Shares in global nutrition group Glanbia jumped over 8% today after it reported improving trends in the third quarter of this year despite the challenges it faces from the Covid-19 pandemic.
In an interim management statement for the nine months ending October 3, Glanbia said its like-for-like fully owned revenues rose by 3.1%.
This increase was achieved by price growth of 4.8%, which was offset by a volume decline of 1.7%.
Glanbia said the price growth reflected strong cheese markets in its Glanbia Nutritionals division and volume declines in its Glanbia Performance Nutrition unit, mainly as a result of the challenges experienced in the second quarter.
Looking ahead, Glanbia said it expects its Glanbia Nutritionals and joint ventures to continue to deliver a resilient earnings performance in addition to further sequential improvement in Glanbia Performance Nutrition.
"However, the group remains vigilant of the continuing uncertainties arising from Covid-19.
"Good operating cash flow is expected to continue in the fourth quarter with net debt to adjusted EBITDA ratio anticipated to be below 2 times by year-end," it said
Siobhán Talbot, Glanbia's Group Managing Director, said that through the challenges of the Covid-19 pandemic the Glanbia portfolio has been resilient, particularly the Glanbia Nutritionals segment and the company's joint ventures.
"In the third quarter, trends in Glanbia Performance Nutrition improved significantly with an increase in revenues and margins versus the second quarter as markets gradually reopened and trading patterns improved," Ms Talbot said.
Ms Talbot said the Group has continued to focus on improving its financial position while maintaining investment in growth; with all key strategic projects on track and the acquisition of Foodarom closing in the third quarter.
Footarom is a Canadian Flavours business with $34m in annual revenues. Glanbia paid a price of $60m for the company, which it said will enable the further development of flavour solutions to customers.
"Operating cash flow has been strong and net debt versus the same period in the prior year has reduced by €188m.
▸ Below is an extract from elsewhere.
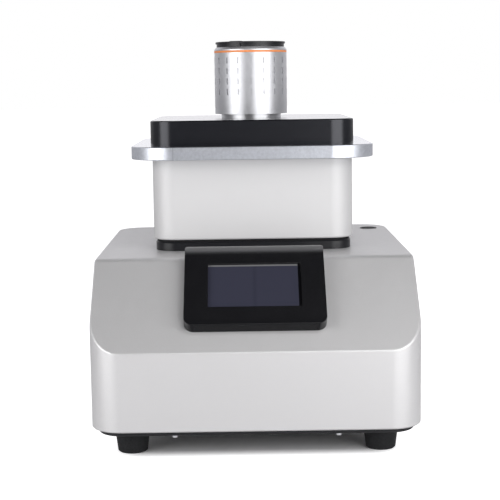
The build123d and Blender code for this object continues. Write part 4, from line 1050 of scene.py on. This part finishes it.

We expect to continue to build momentum into Q4 and to exit the year well positioned for 2021 growth," she added.
Glanbia has announced today that it intends to launch a share repurchase programme of up to €50m.
It said its board made the decision as a result of the strong cash flows in the business which provides an opportunity to allocate capital to benefit shareholders.
Glanbia shares closed 8.9% higher in Dublin trade today.